Not surprisingly, Burlington stacks up well. In a comparison of 268 American cities, the Queen City ranked 37th overall on a composite index that measures creative talent, high-tech industry, innovation and diversity. Among regions with fewer than 250,000 people, Burlington fared even better, ranking fourth out of 124 cities.
Florida concluded that as the U.S. entered the 21st century, what spurred the growth of its urban centers was not large companies, as many economists and politicians have long asserted. The bellwether of success turned out to be the ability of those cities to attract diverse populations of creative people.
Again, the presence of a gay community emerged as a crucial element. "To some extent, homosexuality represents the last frontier of diversity in our society, and a place that welcomes the gay community welcomes all kinds of people," Florida writes. Gays, he suggests, are "the canaries of the Creative Age."
Florida's findings confirm what many people have known intuitively for years. Even casual observers of urban environments noticed long ago that gays and lesbians tend to invest heavily in their neighborhoods and improve the community aesthetic. City planners have taken note of such burgeoning areas in urban centers like Chicago and Detroit. As one Burlington lesbian notes, "Of course people follow fags everywhere, because they make things nice and bring up the property values." It's probably safe to assume that Burlington's creative economy has benefited from its reputation as a gay-friendly city in a tolerant state.
Consider, for example, the experiences of painter and photographer Liza Cowan. She moved to Burlington two years ago from the Park Slope section of Brooklyn primarily because of the city's progressive, gay-friendly atmosphere. New York City is certainly gay-friendly, and Park Slope has one of the largest lesbian communities on the East Coast. But Cowan decided that Burlington had more to offer. "My expectation of moving to Vermont as a lesbian, and as a lesbian with children, was that this is a place where I could feel at home," Cowan says. "That was high on my list of priorities."
She admits that Burlington's art scene may not be as cutting-edge as New York's, but Vermont's other quality-of-life benefits outweighed that drawback. And she believes Vermont's experience with the civil-union debate has fostered an environment in which people are more understanding of same-sex family issues.
But quantifying the influx of gay dollars into the Vermont economy is more challenging. Until 2000, the U.S. Census did not ask people to identify their sexual orientation. And thus far no one has crunched the numbers on how the civil-union law has affected Vermont's economy. Since the law took effect on July 1, 2000, Vermont has issued about 5700 civil union licenses. Of those, only 840, or about 15 percent, went to state residents.

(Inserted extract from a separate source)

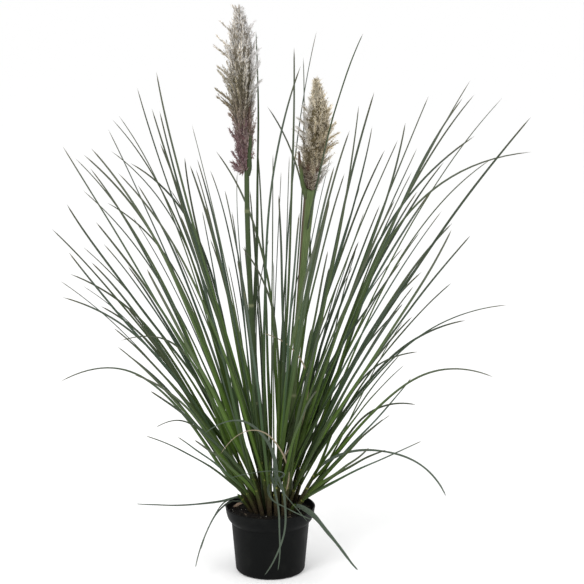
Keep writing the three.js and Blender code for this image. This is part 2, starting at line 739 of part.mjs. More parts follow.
function plannedTiller(row, index) {
  const name = `tiller_${String(index + 1).padStart(2, "0")}`;
  const [radius, degrees] = row.foot;
  const place = THREE.MathUtils.degToRad(degrees);
  const foot = point(radius * Math.cos(place), radius * Math.sin(place), SOIL_HEIGHT);
  foot.add(point(...CLUMP_CENTRE, 0));
  const middle = point(0, 0, 0);
  row.leaves.forEach(([x, y, z]) => middle.add(point(x, y, Math.max(z, 300))));
  middle.divideScalar(row.leaves.length).sub(foot);
  const azimuth = Math.atan2(middle.y, middle.x);
  const leavesLean = Math.atan2(Math.hypot(middle.x, middle.y), middle.z);
  const lean = row.lean ? THREE.MathUtils.degToRad(row.lean) : Math.min(SHEATH_LEAN * leavesLean, MOST_LEAN);
  const girth = spread(...SHEATH_GIRTH);
  const axis = sheathAxis(foot, azimuth, lean, row.sheath);
  const leaves = row.leaves.map(([x, y, z, droop, width, fold, bow]) => ({
    tip: [x, y, z],
    droop: THREE.MathUtils.degToRad(droop),
    width,
    fold: fold ? THREE.MathUtils.degToRad(fold) : 0,
    bow,
  }));
  while (leaves.length < (row.lean ? 0 : LEAVES_PER_TILLER)) {
    const { aside, droop, length, width } = INNER_LEAF;
    const way = heading(azimuth + spread(-aside, aside), lean * spread(...INNER_LEAF.lean));
    const tip = foot.clone().addScaledVector(way, spread(...length));
    leaves.push({ tip: tip.toArray(), droop: spread(0, droop), width: spread(...width) });
  }
  leaves.forEach((leaf, i) => {
    leaf.from = LOWEST_LEAF + ((HIGHEST_LEAF - LOWEST_LEAF) * (i + 1)) / leaves.length;
    const { side } = crossAxes(axis.getTangent(leaf.from), azimuth, 0);
    const aside = leaf.fold ? 0 : ROOT_ASIDE * girth * (1 - SHEATH_TAPER * leaf.from);
    leaf.offset = side.multiplyScalar(i % 2 ? aside : -aside);
    const share = leaf.fold ? FOLDED_TWIST : 1;
    leaf.twist = [share * (random() < 0.5 ? -1 : 1) * spread(...TWIST), share * spread(-TURN, TURN)];
  });
  return { name, azimuth, girth, axis, leaves };
}

// ---- Culms and plumes ----

// The value at t of rows that start with their place from 0 to 1.
function valueAt(rows, t, column = 1) {
  const next = Math.max(1, rows.findIndex((row) => row[0] >= t));
  const [low, high] = [rows[next - 1], rows[next]];
  return low[column] + ((high[column] - low[column]) * (t - low[0])) / (high[0] - low[0]);
}

const cubic = (points) => new THREE.CubicBezierCurve3(...points.map((p) => point(...p)));

// A culm's rings from its foot up. The second ring lies level in the soil's surface.
function culmRings(spec, grow) {
  const axis = cubic(spec.axis);
  const down = axis.getTangent(0).negate();
  const foot = axis.getPoint(0).addScaledVector(down, FOOT_DEPTH + grow);
  return [foot, ...axis.getPoints(CULM_STEPS)].map((centre, i) => {
    const t = Math.max(0, i - 1) / CULM_STEPS;
    const tangent = i === 1 ? UP : axis.getTangent(t);
    const halfWidth = valueAt(spec.girth, t) + grow;
    const halfDepth = valueAt(spec.girth, t, 2) + grow;
    return ovalRing(centre, tangent, FRONT, halfWidth, halfDepth, CULM_SIDES);
  });
}

// The stalk below a plume, which stands in the top of its culm.
function stalk(spec, plumeSpec, grow) {
  const end = point(...plumeSpec.axis[0]);
  const down = cubic(spec.axis).getTangent(1).negate();
  const foot = end.clone().addScaledVector(down, STALK_DEPTH + grow);
  const above = end.clone().addScaledVector(down, -STALK_SINK);
  const rings = [foot, above].map((centre) =>
    ovalRing(centre, down.clone().negate(), FRONT, spec.stalk + grow, spec.stalk + grow, CULM_SIDES));
  return loft(rings, CULM_SIDES);
}

// A flag leaf's midline, bowed as a whole.
function flagLeaf(spec) {
  const { from, tip, droop, width, bow } = spec.flag;
  const leaf = { from, tip, droop: THREE.MathUtils.degToRad(droop) };
  const { curve, azimuth } = midline({ axis: cubic(spec.axis) }, leaf, 0, 0);
  curve.v1.add(point(bow[0], bow[1], 0));
  curve.v2.add(point(bow[0], bow[1], 0));
  return { curve, azimuth, width };
}

function plumeBranch(root, tip, out, girth) {
  const along = tip.clone().sub(root).normalize();
  const azimuth = Math.atan2(out.y, out.x);
  return loft([ovalRing(root, along, azimuth, girth, FLATNESS * girth, 3), [tip]], 3);
}

// A plume: a core on its stalk, wound about with branches, and the strays.
function plume(spec, stalkSolid) {
  const axis = cubic(spec.axis);
  const coreRings = [];
  for (let i = 0; i <= CORE_STEPS; i++) {
    const t = i / CORE_STEPS;
    const radius = CORE_SHARE * valueAt(spec.outline, t);
    coreRings.push(ovalRing(axis.getPoint(t), axis.getTangent(t), 0, radius, radius, CORE_SIDES));
  }
  let solid = solidOf(loft(coreRings, CORE_SIDES)).add(stalkSolid);
  const rootOf = (t, out) => {
    const core = CORE_SHARE * valueAt(spec.outline, t);
    return axis.getPoint(t).addScaledVector(out, BRANCH_ROOT * core);
  };
  for (let i = 0; i < spec.branches; i++) {
    const t = BRANCHES_FROM + ((BRANCHES_TO - BRANCHES_FROM) * (i + 0.5)) / spec.branches;
    const angle = GOLDEN_ANGLE * i;
    const out = point(Math.cos(angle), Math.sin(angle), 0);
    const root = rootOf(t, out);
    const tilt = THREE.MathUtils.degToRad(spec.tilt * (1.1 - 0.5 * t));
    const ahead = valueAt(spec.outline, Math.min(1, t + 0.08)) - root.distanceTo(axis.getPoint(t));
    const length = Math.min(spec.length, ahead / Math.sin(tilt) + BRANCH_PAST) * spread(...BRANCH_LENGTH);
    const tip = root.clone().addScaledVector(out, length * Math.sin(tilt));
    tip.addScaledVector(axis.getTangent(t), length * Math.cos(tilt));
    solid = solid.add(solidOf(plumeBranch(root, tip, out, BRANCH_GIRTH)));
  }
  const bottom = spec.axis[0][2];
  const top = spec.axis[3][2];
  for (const [x, y, z] of spec.strays) {
    const height = (z - STRAY_SHARE * spec.length - bottom) / (top - bottom);
    const t = THREE.MathUtils.clamp(height, 0.03, 0.97);
    const centre = axis.getPoint(t);
    const out = point(x - centre.x, y - centre.y, 0).normalize();
    solid = solid.add(solidOf(plumeBranch(rootOf(t, out), point(x, y, z), out, STRAY_GIRTH)));
  }
  return meshOf(spec.name, solid, MATERIALS[spec.material]);
}

// ---- The whole plant ----

const tillers = TILLERS.map(plannedTiller);
for (const tiller of tillers) {
  const points = [0, 0.35, 0.7, 1].map((t) => tiller.axis.getPoint(t));
  stand(tiller.name, points, points.map(() => tiller.girth));
}
const rim = Array.from({ length: 25 }, (_, i) => {
  const angle = (i * Math.PI) / 12;
  return point((RIM_RADIUS - 1) * Math.cos(angle), (RIM_RADIUS - 1) * Math.sin(angle), POT_HEIGHT - 2);
});
stand("pot", rim, rim.map(() => 2.5));
CULMS.forEach((spec, i) => {
  const axis = cubic(spec.axis);
  const points = axis.getPoints(8);
  stand(spec.name, points, points.map((_, k) => valueAt(spec.girth, k / 8) + 0.5));
  const head = cubic(PLUMES[i].axis).getPoints(8);
  stand(PLUMES[i].name, head, head.map((_, k) => BRANCH_PAST + valueAt(PLUMES[i].outline, k / 8)));
});

const plant = new THREE.Group();
const stems = [
  ...tillers.map((tiller) => sheathRings(tiller, CLEARANCE)),
  ...CULMS.map((spec) => culmRings(spec, CLEARANCE)),
];
const holes = stems.map((rings) => solidOf(loft(rings.slice(0, 2), rings[0].length)));

plant.add(pot());
plant.add(soil(holes));
plant.add(deadLeaf());
CULMS.forEach((spec, i) => {
  const { curve, azimuth, width } = flagLeaf(spec);
  const points = curve.getPoints(FLAG_STEPS);
  const halfWidths = points.map((_, k) => bladeWidth(width, k / FLAG_STEPS) / 2);
  stand(spec.name, points, halfWidths);
  const leaf = solidOf(blade(curve, azimuth, width, [0.6, 0.5], FLAG_STEPS));
  const socket = solidOf(stalk(spec, PLUMES[i], CLEARANCE));
  const stem = solidOf(loft(culmRings(spec, 0), CULM_SIDES));
  plant.add(meshOf(spec.name, stem.add(leaf).subtract(socket), MATERIALS.culm));
  plant.add(plume(PLUMES[i], solidOf(stalk(spec, PLUMES[i], 0))));
});
for (const tiller of tillers) {
  let solid = solidOf(loft(sheathRings(tiller, 0), SHEATH_SIDES));
  tiller.leaves.forEach((leaf) => {
    const laid = laidLeaf(tiller, leaf);
    if (laid) {
      solid = solid.add(solidOf(laid));
    }
  });
  plant.add(meshOf(tiller.name, solid, MATERIALS.leaf));
}

export default plant;
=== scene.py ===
"""Young pampas grass in a black nursery pot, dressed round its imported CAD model.

Everything is worked out in millimetres, +Z up and -Y to the front, and scaled to metres as it becomes a mesh.
"""

import math
from functools import lru_cache

import bpy
import numpy as np
from mathutils import Matrix, Vector, noise


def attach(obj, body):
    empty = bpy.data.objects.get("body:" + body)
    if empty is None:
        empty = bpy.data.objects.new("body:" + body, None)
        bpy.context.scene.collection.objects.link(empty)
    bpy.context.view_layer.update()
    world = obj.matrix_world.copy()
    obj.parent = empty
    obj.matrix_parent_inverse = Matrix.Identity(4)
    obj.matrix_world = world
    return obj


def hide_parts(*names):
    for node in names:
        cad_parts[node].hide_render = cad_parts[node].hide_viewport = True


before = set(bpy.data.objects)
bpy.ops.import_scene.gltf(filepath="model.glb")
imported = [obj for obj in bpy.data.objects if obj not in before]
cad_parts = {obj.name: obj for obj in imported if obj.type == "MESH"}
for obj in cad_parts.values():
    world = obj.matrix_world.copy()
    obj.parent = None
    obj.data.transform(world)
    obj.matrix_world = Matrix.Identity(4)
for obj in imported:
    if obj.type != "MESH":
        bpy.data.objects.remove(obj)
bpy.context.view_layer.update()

MM = 0.001

# ---- What the CAD source fixes ----

POT_HEIGHT = 141
RIM_RADIUS = 95
COLLAR_HEIGHT = 34
COLLAR_STEP = 0.7
COLLAR_INSET = 5.5  # the collar's flare, and how far down from the rim it starts
COLLAR_DROP = 25
BODY_TOP_RADIUS = 82.3
BODY_BOTTOM_RADIUS = 73.5
BOTTOM_EDGE_RADIUS = 7.5
WALL = 1.8
DRAIN_HOLES = 6
DRAIN_RADIUS = 5
DRAIN_CIRCLE = 44
SOIL_HEIGHT = 128
FOOT_DEPTH = 15
CLUMP_CENTRE = (6, 16, 0)
DEAD_LEAF = {"radius": 79, "from": 128, "to": 166, "width": 11, "height": 129.1}

BLADE_STEPS = 4
ARCHED_BLADE_STEPS = 8
ARCHED_DROOP = math.radians(15)
TAPER = 0.3
ROOT_SHARE = 0.4
FULL_WIDTH_AT = 0.2
ROOT_HANDLE = 0.3
TIP_HANDLE = 0.28
DROOP_HANDLE = 0.2
FOLLOW = 0.6
SHEATH_LEAN = 0.7
FOOT_LEAN = 0.8
MOST_LEAN = 0.75
BLADE_GAP = 1.6
BOW_STEP = 7
TIP_STEP = 9
BOWS = 11
TRIALS = 66
LEAVES_PER_TILLER = 4
LOWEST_LEAF = 0.3
HIGHEST_LEAF = 0.9
ROOT_ASIDE = 0.6
TWIST = (0.5, 1.3)
TURN = 0.8
FOLDED_TWIST = 0.3
INNER_ASIDE = 0.6
INNER_LEAN = (0.5, 1.15)
INNER_LENGTH = (380, 700)
INNER_DROOP = 0.25
INNER_WIDTH = (7, 8.5)
LOWEST_AIM = 300  # a tiller's lean takes no leaf's tip to be lower than this
SHEATH_GIRTH = (5, 6)
SHEATH_TAPER = 0.4
FLATNESS = 0.8
FOOT_SHARE = 0.8
FLAG_STEPS = 7
FLAG_TWIST = (0.6, 0.5)
STAND_STEPS = 8
BRANCH_PAST = 6
STRAY_SHARE = 1.3
GOLDEN_ANGLE = 2.39996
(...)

The other 85 percent spent money in restaurants, hotels, bed-and-breakfasts and other tourism-related industries when they came to Vermont to tie the knot.

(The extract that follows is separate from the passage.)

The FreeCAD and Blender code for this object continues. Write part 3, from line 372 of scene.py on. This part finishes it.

And for those gay and lesbian couples that eventually put down roots in the state, new evidence suggests they may have helped raise the economic bar. In a study due out soon in the Journal of Family Psychology, University of Vermont professors Sondra Solomon and Esther Rothblum surveyed more than 1500 gay and lesbian couples who entered into civil unions since the law was passed. They asked the couples a wide range of questions ranging from their education and income levels to how they divide finances, household chores and child-care duties.

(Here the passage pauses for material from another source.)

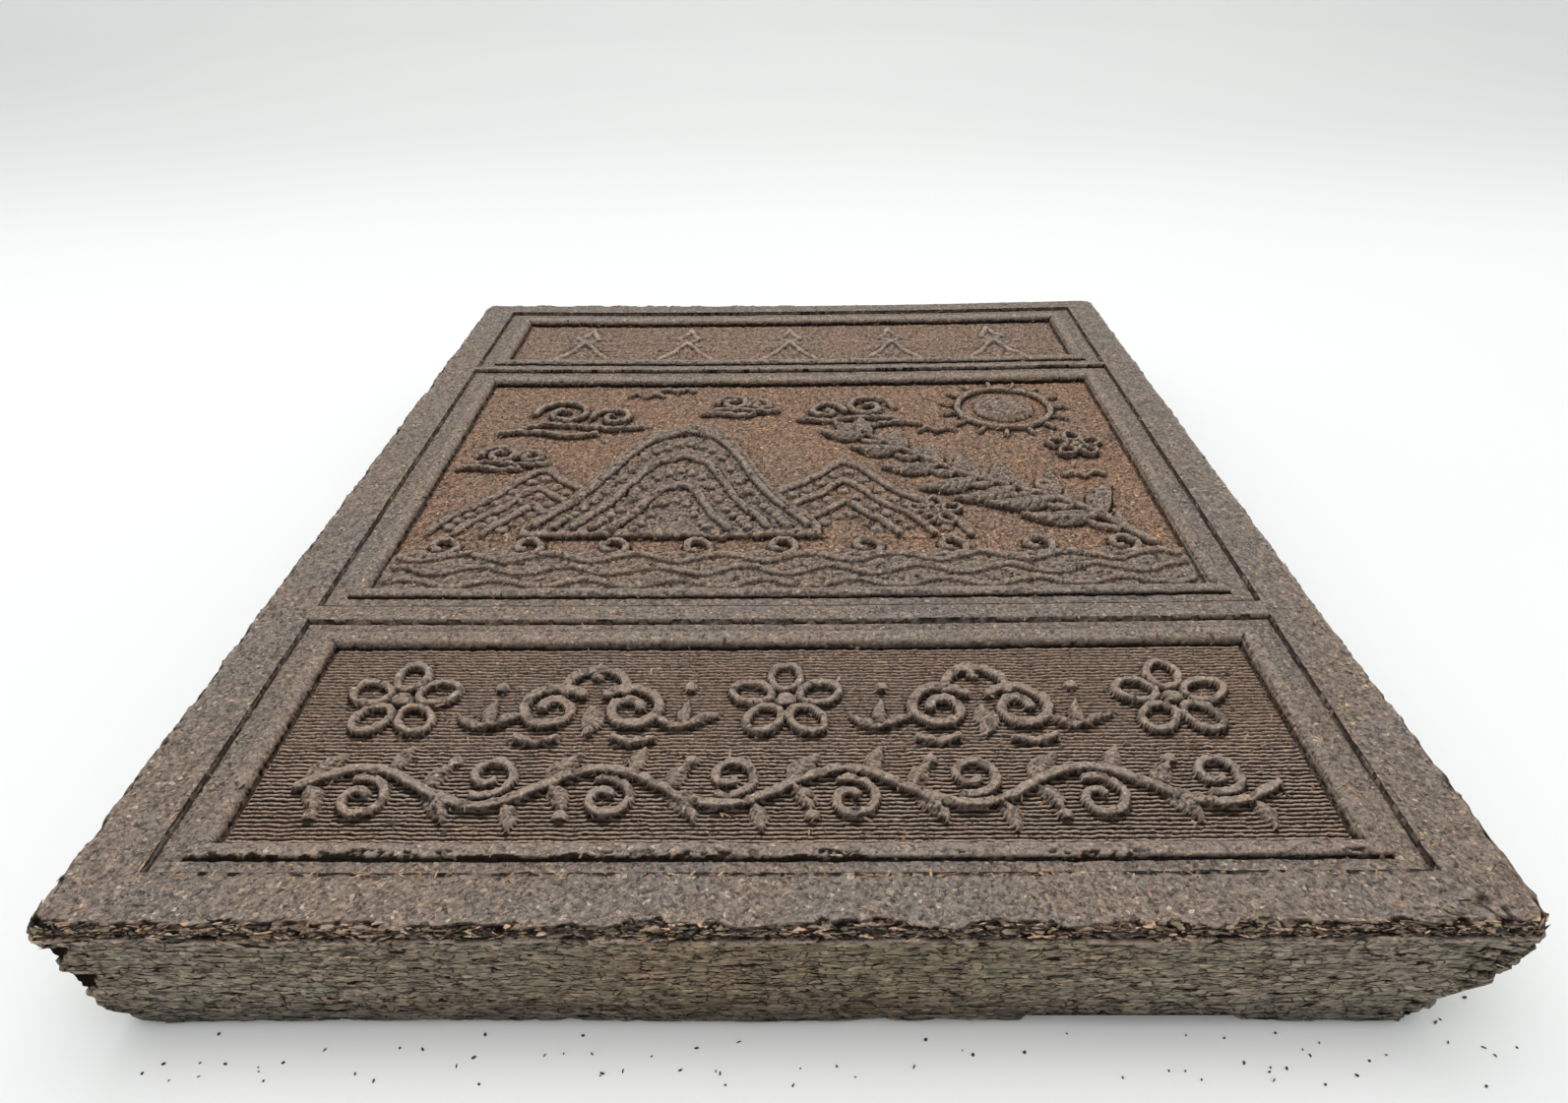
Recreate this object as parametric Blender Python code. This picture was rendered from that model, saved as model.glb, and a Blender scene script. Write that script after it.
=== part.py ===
"""A pressed black tea brick: one solid slab of compacted tea dust, lying flat, with a moulded face.

Units are metres, +Z up. The origin is the centre of the slab's footprint, on the surface it rests on.
+X is to the right and +Y is away from the reader of the moulded face.

The face has a flat rim and three sunken panels one above the other, each with a rounded bead inside its
edge: a row of five-pointed stars, a landscape of hills, waves, clouds and a leafy sprig, and a ribbed
panel with a row of blossoms and cloud heads over a running vine. All of it is fused into the slab.
"""

import math
import random

import bmesh
import bpy
from mathutils import Vector

MM = 0.001

# Driving dimensions of the slab.
WIDTH = 188 * MM
LENGTH = 237 * MM
THICKNESS = 24 * MM
NEAR_FLARE = 1.3 * MM  # how much farther out each side of the face lies at the near end
SIDE_DRAFT = 4.2 * MM  # how far the side walls lean in towards the underside
UNDERSIDE_SHIFT = (-2.2 * MM, -1.3 * MM)  # how far the underside lies off the middle of the face
FAR_CORNER = 3.5 * MM
BOW = 0.9 * MM  # the face sags this much along its middle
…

The researchers found that, on average, lesbians in civil unions earn considerably more than married heterosexual women. One possible explanation, Solomon suggests, is that heterosexual women may be working fewer hours and raising more children. But the researchers also found that lesbians in general were more likely to be college-educated and hold higher degrees, both of which are good indicators of higher incomes. Though an influx of higher-income residents would certainly be good news for the state's economy, to date no studies exist to confirm such a trend.
Needless to say, not everyone agrees with the links, and conclusions, Florida draws in his book. Glen Elder, a UVM professor of urban geography, says he finds Florida's premise interesting and compelling. However, "It's one of those chicken-and-egg situations that I'm not sure he unravels in a very satisfying way," Elder says. "Do places like Burlington attract gay and lesbian people to them because they're interesting, creative places, or are they a priori gay and lesbian places that are interesting and creative? It's always a little fuzzy."
Elder is also skeptical of Florida's use of gay and lesbian households as surrogate variables for cultural diversity and tolerance. In a state as racially homogenous as Vermont, he says, that assumption probably doesn't hold water. In fact, Florida's Web site, www.creativeclass.org, lists Burlington's "diversity" as "not available," a notation with an obvious -- if unintended -- double meaning.
Finally, Elder questions Florida's reliance on census data to generalize about gays and lesbians. Similar to the Solomon and Rothblum study, Florida only looked at data compiled from gay and lesbian couples. As Elder explains, "It tells me more about class than it actually does about gay men and women per se because it's talking about a very particular kind of gay and lesbian identity." In other words, those who choose to enter into committed, monogamous relationships.
Christopher Kaufman agrees with that assessment. The executive director of Burlington's R.U.1.2? Community Center -- a resource and service organization for queer or "questioning" Vermonters -- has doubts about the widely held assumption that gays and lesbians have more disposable income because they are less likely to have children. "There's been this longstanding myth that gay and lesbian people are wealthier and more educated than other people in the general population. I don't think that's necessarily true," Kaufman says. "There are a whole lot of queer people living in rural areas that are doing the same kinds of jobs as everyone else. I think in one sense you have to take [Florida's] book with a grain of salt."
Despite those criticisms, there are lessons to be gleaned from The Rise of the Creative Class. If nothing else, it should make politicians think twice about enticing large corporations to the state with costly tax benefits and other economic incentives that erode the very social services and basic infrastructure that make a place livable. "Instead of subsidizing companies, stadiums and retail centers, communities need to be open to diversity and invest in the kind of lifestyle options and amenities people really want," writes Florida. Those amenities, such as bike trails, museums, parks and public schools, are what make a city more attractive not just to the creative class, but to all of its residents.